## Start Information provided

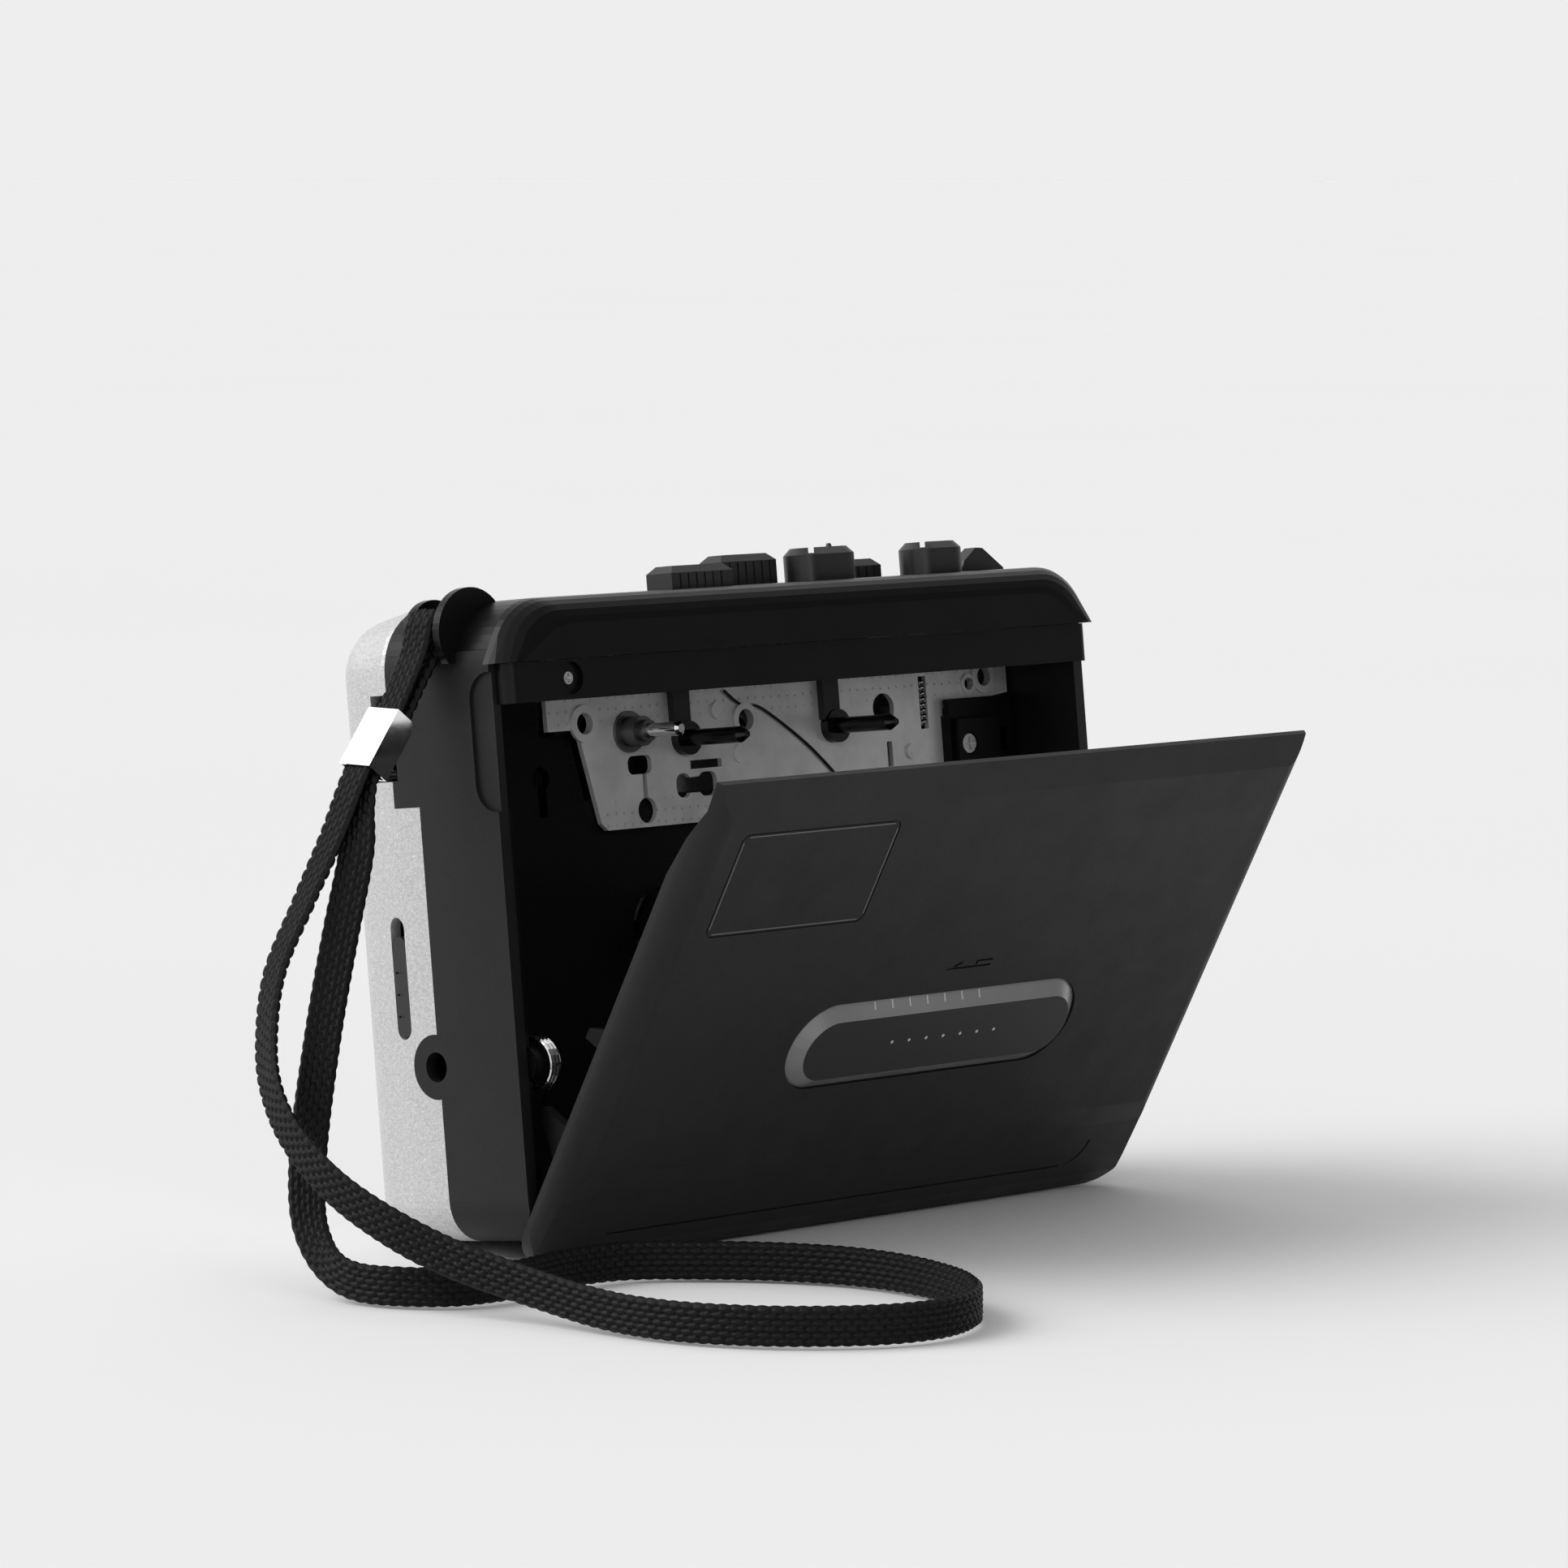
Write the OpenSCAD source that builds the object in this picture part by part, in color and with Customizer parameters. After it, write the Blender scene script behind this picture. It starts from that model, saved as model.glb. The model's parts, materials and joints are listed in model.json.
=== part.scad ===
// Pocket radio-cassette recorder, standing with its cassette door open.
// Player coordinates: X to the right seen from the door side, Y towards the
// speaker side, Z up, origin in the base plane under the middle of the body.
// The open door props the body up, so everything is leaned back as a whole
// and moved until the door's lower edge and the rear edge touch Z = 0.

/* [Body] */
// Width of the body
body_w = 118; // [117:0.5:119]
// Height of the casing without its keys
body_h = 86.5; // [86:0.5:87]
// Distance from the middle plane to the speaker side
back_y = 19.5; // [19.5:0.5:20.5]
// Wall thickness of the plastic shells
wall = 1.8; // [1.6:0.1:1.9]
// Radius of the top corners seen from the front
top_r = 9; // [8:0.5:9.5]
// Radius of the lower corners seen from the front
foot_r = 6; // [5:0.5:6.5]
// Angle that the player leans back on its open door
lean_angle = 6; // [5.8:0.1:6.2]

/* [Door] */
// Angle of the cassette door away from its closed position
door_open = 34.5; // [20:0.5:34.5]
// Thickness of the door's plastic skin
door_skin = 1.3; // [1.1:0.1:1.5]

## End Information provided

Work to complete ▸
Pick out the lines above containing the word "part", then copy them.

Completed exercise ▸
Write the OpenSCAD source that builds the object in this picture part by part, in color and with Customizer parameters. After it, write the Blender scene script behind this picture. It starts from that model, saved as model.glb. The model's parts, materials and joints are listed in model.json.
=== part.scad ===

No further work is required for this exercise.